= Aim =
Note each line of the listing that contains the string "scene", and copy it.

= Data section =

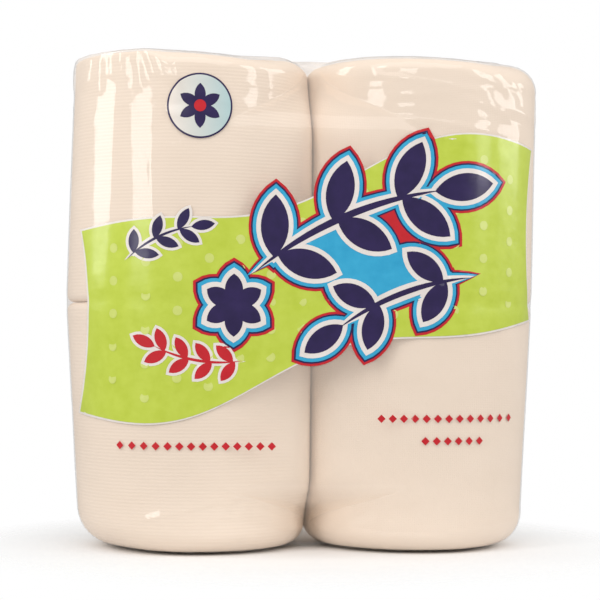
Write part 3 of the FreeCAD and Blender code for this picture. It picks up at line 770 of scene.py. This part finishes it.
def turnsTree():
    # The edges of a roll's turns on its end: one flat spiral with a thin round section
    tree = bpy.data.node_groups.new("rollTurns", "GeometryNodeTree")
    for name, kind, direction in (
        ("Geometry", "NodeSocketGeometry", "INPUT"), ("Start Radius", "NodeSocketFloat", "INPUT"),
        ("End Radius", "NodeSocketFloat", "INPUT"), ("Turns", "NodeSocketFloat", "INPUT"),
        ("Edge Radius", "NodeSocketFloat", "INPUT"), ("Place", "NodeSocketVector", "INPUT"),
        ("Material", "NodeSocketMaterial", "INPUT"), ("Edges", "NodeSocketGeometry", "OUTPUT"),
    ):
        tree.interface.new_socket(name, in_out=direction, socket_type=kind)
    given = addNode(tree, "NodeGroupInput").outputs
    spiral = addNode(tree, "GeometryNodeCurveSpiral", {}, {
        "Resolution": 56, "Rotations": given["Turns"], "Start Radius": given["Start Radius"],
        "End Radius": given["End Radius"], "Height": 0.0})
    section = addNode(tree, "GeometryNodeCurvePrimitiveCircle", {"mode": "RADIUS"}, {
        "Resolution": 6, "Radius": given["Edge Radius"]})
    edges = addNode(tree, "GeometryNodeCurveToMesh", {}, {
        "Curve": spiral.outputs["Curve"], "Profile Curve": section.outputs["Curve"], "Fill Caps": True})
    placed = addNode(tree, "GeometryNodeTransform", {}, {
        "Geometry": edges.outputs["Mesh"], "Translation": given["Place"]})
    smooth = addNode(tree, "GeometryNodeSetShadeSmooth", {}, {"Geometry": placed.outputs["Geometry"]})
    real = addNode(tree, "GeometryNodeRealizeInstances", {}, {"Geometry": smooth.outputs["Geometry"]})
    done = addNode(tree, "GeometryNodeSetMaterial", {}, {
        "Geometry": real.outputs["Geometry"], "Material": given["Material"]})
    addNode(tree, "NodeGroupOutput", {}, {"Edges": done.outputs["Geometry"]})
    return tree


def sagRim(piece):
    # The front of each column's top rim sags towards its right side.
    mesh = piece.data
    points = np.zeros(3 * len(mesh.vertices), dtype=np.float32)
    mesh.vertices.foreach_get("co", points)
    x, y, z = points[0::3] / mm, points[1::3] / mm, points[2::3] / mm
    sag = 2.9 * smoothStep(-72.0, -4.0, x) * smoothStep(12.0, 0.0, x) + 2.0 * smoothStep(15.0, 96.0, x)
    points[2::3] -= sag * smoothStep(-22.0, -40.0, y) * smoothStep(186.0, 202.0, z) * mm
    mesh.vertices.foreach_set("co", points)


def makeRoll(name, node, side, floor, tailAngle, material, tree):
    # Where a roll meets a rim of the film, its edge is rounded to fit inside it.
    around = 360.0 * np.arange(roll["cells"]) / roll["cells"]
    turn = (around - 180.0 if side > 0 else -around) % 360
    lowRadius = highRadius = roll["jointRadius"] + 0 * turn
    if floor == rollFloor:
        lowRadius = bottomRimRadius(side, turn) - film["rimInside"]
    else:
        highRadius = np.maximum(topRimRadius(side, turn) - film["rimInside"], roll["earRadius"])
    parts = [makeRollBody(name, side, floor, lowRadius, highRadius, tailAngle, material)]
    for z, radius, lift in ((floor, np.max(lowRadius), -1), (floor + rollHeight, np.max(highRadius), 1)):
        start = roll["coreRadius"] + roll["turnMargin"]
        end = columnWidth(side, z) / 2 - radius - roll["turnMargin"] / 2
        edges = makeMesh(name + "Turns", [(0, 0, 0)], [], material, smooth=False)
        runTree(edges, tree, {
            "Start Radius": start * mm, "End Radius": end * mm, "Turns": (end - start) / roll["turnPitch"],
            "Edge Radius": roll["turnRise"] * mm, "Material": material,
            "Place": (columnMiddle(side, z) * mm, 0.0, (z - lift * 0.1) * mm)})
        parts.append(edges)
    piece = joinPieces(name, parts)
    sagRim(piece)
    finishPiece(piece, "tissue", node)
    return piece


# ---- Build ----

lineTissue = tissueMaterial("embossedTissueLines", False)
dotTissue = tissueMaterial("embossedTissueDots", True)
spirals = turnsTree()
for level, floor in (("lower", rollFloor), ("upper", rollJoint)):
    for place, side, tailAngle, tissue in (("left", -1, 250.0, lineTissue), ("right", 1, 305.0, dotTissue)):
        name = "roll" + level.title() + place.title()
        makeRoll(name, "roll_" + level + "_" + place, side, floor, tailAngle, tissue, spirals)
print("rolls made")

board = coreMaterial()
for name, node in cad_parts.items():
    if name.startswith("core_"):
        for place in node.material_slots:
            place.material = board
print("cores finished")

filmPiece = makeFilm(clearFilmMaterial())
sagRim(filmPiece)
# Thin clear film lets nearly all the light through to the rolls.
filmPiece.visible_shadow = False
filmPiece.visible_diffuse = False
finishPiece(filmPiece, "clear_film", "film_wrap")
print("film made", len(filmPiece.data.polygons))

greenInk = inkMaterial("greenInk", "bccd40", "c5d54e")
paleGreenInk = inkMaterial("paleGreenInk", "cbd66e", "d3dd7c")
whiteInk = inkMaterial("offWhiteInk", "e4dbd4", "ebe3dd")
cyanInk = inkMaterial("cyanInk", "279fcb", "35abd4")
redInk = inkMaterial("redInk", "c01420", "cb1c29")
navyInk = inkMaterial("navyInk", "221546", "2b1c52")
badgeX, badgeZ = printing["badge"]
badgeRadius = printing["badgeRadius"]

piece = makePrint("greenBand", [(greenBand(0.0), 0.16)], greenInk)
finishPiece(piece, "green_ink", "print_green")

spots = []
columns = int((printing["bandRight"] - printing["bandLeft"]) / printing["dotSpacing"])
rows = int(printing["bandHeight"] / printing["dotSpacing"])
for column in range(1, columns):
    x, low = bandEdge(column / columns, False)
    high = bandEdge(column / columns, True)[1]
    for row in range(1, rows):
        spots.append((x, low + (high - low) * (row + (0.25 if column % 2 else -0.25)) / rows))
piece = makeMarks("paleGreenDots", spots, 0.19, printing["dotRadius"], 28, paleGreenInk)
finishPiece(piece, "pale_green_ink", "print_pale_green")

piece = makePrint("cyanRims", [(largeOrnaments(printing["cyanEdge"]), 0.34)], cyanInk)
finishPiece(piece, "cyan_ink", "print_cyan")

smallEdges = smallNavyOrnament(printing["smallEdge"]) + smallRedOrnament(printing["smallEdge"])
piece = makePrint("offWhiteRims", [
    (greenBand(0.7), 0.05), (largeOrnaments(printing["whiteEdge"]), 0.40), (smallEdges, 0.23)], whiteInk)
finishPiece(piece, "white_ink", "print_white")

piece = makePrint("navyFigures", [
    (largeOrnaments(printing["lineEdge"]), 0.28), (largeOrnaments(0.0), 0.46), (smallNavyOrnament(0.0), 0.28),
    ([circle(badgeX, badgeZ, badgeRadius, 72)], 0.08), (blossom(badgeX, badgeZ, 6, 9.0, 2.2, 0.0), 0.20)], navyInk)
finishPiece(piece, "navy_ink", "print_navy")

piece = makePrint("paleBlueBadge", [
    ([circle(badgeX, badgeZ, badgeRadius - printing["badgeRing"], 72)], 0.14)], badgeMaterial())
finishPiece(piece, "pale_blue_ink", "print_pale_blue")

marks = []
for startX, z, count in ((-78.0, 44.0, 14), (26.0, 55.0, 13), (44.0, 46.0, 6)):
    marks += [(startX + index * printing["markPitch"], z) for index in range(count)]
redFields = makePrint("redFigures", [
    (largeOrnaments(printing["redEdge"]), 0.23), (smallRedOrnament(0.0), 0.28),
    ([circle(badgeX, badgeZ, 2.4)], 0.26)], redInk)
redMarks = makeMarks("redMarks", marks, 0.08, printing["markHalf"], 4, redInk)
piece = joinPieces("redFigures", [redFields, redMarks])
finishPiece(piece, "red_ink", "print_red")
print("print laid")


# ---- Floor, light and camera ----

def floorMaterial():
    # Smooth white studio board with a faint tone change, which fades into the white background
    material, tree, shader, place = newMaterial("studioBoard", {"Roughness": 0.8, "Specular IOR Level": 0.2})
    cloud = noiseOf(tree, stretch(tree, place, 400.0, 400.0, 400.0))
    colour = mixColours(tree, cloud, hexToLinear("eeeeee"), hexToLinear("f1f1f1"))
    tree.links.new(colour, shader.inputs["Base Color"])
    away = addNode(tree, "ShaderNodeVectorMath", {"operation": "LENGTH"}, {0: place}).outputs["Value"]
    tree.links.new(remap(tree, away, 0.08, 0.15, 1.0, 0.0), shader.inputs["Alpha"])
    return material


floorPiece = makeMesh("studioFloor", [(-3000, -3000, 0), (3000, -3000, 0), (3000, 3000, 0), (-3000, 3000, 0)],
                      [(0, 1, 2, 3)], floorMaterial(), smooth=False)

world = bpy.data.worlds.new("studioWorld")
bpy.context.scene.world = world
world.use_nodes = True
tree = world.node_tree
tree.nodes.clear()
rays = addNode(tree, "ShaderNodeLightPath").outputs
seen = calculate(tree, "MAXIMUM", rays["Is Camera Ray"], rays["Is Transmission Ray"])
# Diffuse light comes from all round, and reflections see a dimmer room between the softboxes.
room = remap(tree, rays["Is Glossy Ray"], 0.0, 1.0, 0.56, 0.30)
soft = addNode(tree, "ShaderNodeBackground", {}, {"Color": (1, 1, 1, 1), "Strength": room})
white = addNode(tree, "ShaderNodeBackground", {}, {"Color": (1, 1, 1, 1), "Strength": 1.0})
mixed = addNode(tree, "ShaderNodeMixShader", {}, {0: seen, 1: soft.outputs[0], 2: white.outputs[0]})
addNode(tree, "ShaderNodeOutputWorld", {}, {"Surface": mixed.outputs[0]})

lights = (
    ("leftSoftbox", (-0.77, -0.64, 0.58), (0.0, 0.0, 0.58), 0.26, 0.80, 2.9),
    ("leftSideSoftbox", (-1.00, 0.07, 0.58), (0.0, 0.0, 0.58), 0.26, 0.80, 2.9),
    ("rightSoftbox", (0.88, -0.62, 0.60), (0.0, 0.0, 0.60), 0.26, 0.80, 2.6),
    ("rightSideSoftbox", (1.02, -0.05, 0.58), (0.0, 0.0, 0.50), 0.50, 0.76, 3.6),
    ("kickSoftbox", (-0.36, -0.95, 0.46), (0.0, 0.0, 0.05), 0.26, 0.20, 0.6),
    ("frontSoftbox", (-0.10, -0.66, 0.90), (0.0, 0.0, 0.16), 1.30, 0.80, 3.8),
)
for name, position, aim, width, height, power in lights:
    data = bpy.data.lights.new(name, "AREA")
    data.shape = "RECTANGLE"
    data.size = width
    data.size_y = height
    data.energy = power
    lamp = bpy.data.objects.new(name, data)
    lamp.location = position
    lamp.rotation_euler = (Vector(aim) - Vector(position)).to_track_quat("-Z", "Y").to_euler()
    collection.objects.link(lamp)

view = {"distance": 0.80, "yaw": 7.5, "height": 0.0888, "turn": -0.08, "pitch": 1.03, "roll": 0.41, "lens": 113.1}
yaw = math.radians(view["yaw"])
look = math.radians(view["yaw"] + view["turn"])
pitch = math.radians(view["pitch"])
tilt = math.radians(view["roll"])
forward = Vector((math.sin(look) * math.cos(pitch), math.cos(look) * math.cos(pitch), math.sin(pitch)))
level = Vector((math.cos(look), -math.sin(look), 0))
upright = level.cross(forward)
rightward = level * math.cos(tilt) + upright * math.sin(tilt)
upward = upright * math.cos(tilt) - level * math.sin(tilt)
cameraData = bpy.data.cameras.new("photoCamera")
cameraData.sensor_width = 36
cameraData.lens = view["lens"]
camera = bpy.data.objects.new("photoCamera", cameraData)
turned = Matrix((rightward, upward, -forward)).transposed().to_4x4()
turned.translation = (-view["distance"] * math.sin(yaw), -view["distance"] * math.cos(yaw), view["height"])
camera.matrix_world = turned
collection.objects.link(camera)
bpy.context.scene.camera = camera
bpy.context.scene.view_settings.view_transform = "Standard"
print("stage set")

= Response below =
Write part 3 of the FreeCAD and Blender code for this picture. It picks up at line 770 of scene.py. This part finishes it.
bpy.context.scene.world = world
bpy.context.scene.camera = camera
bpy.context.scene.view_settings.view_transform = "Standard"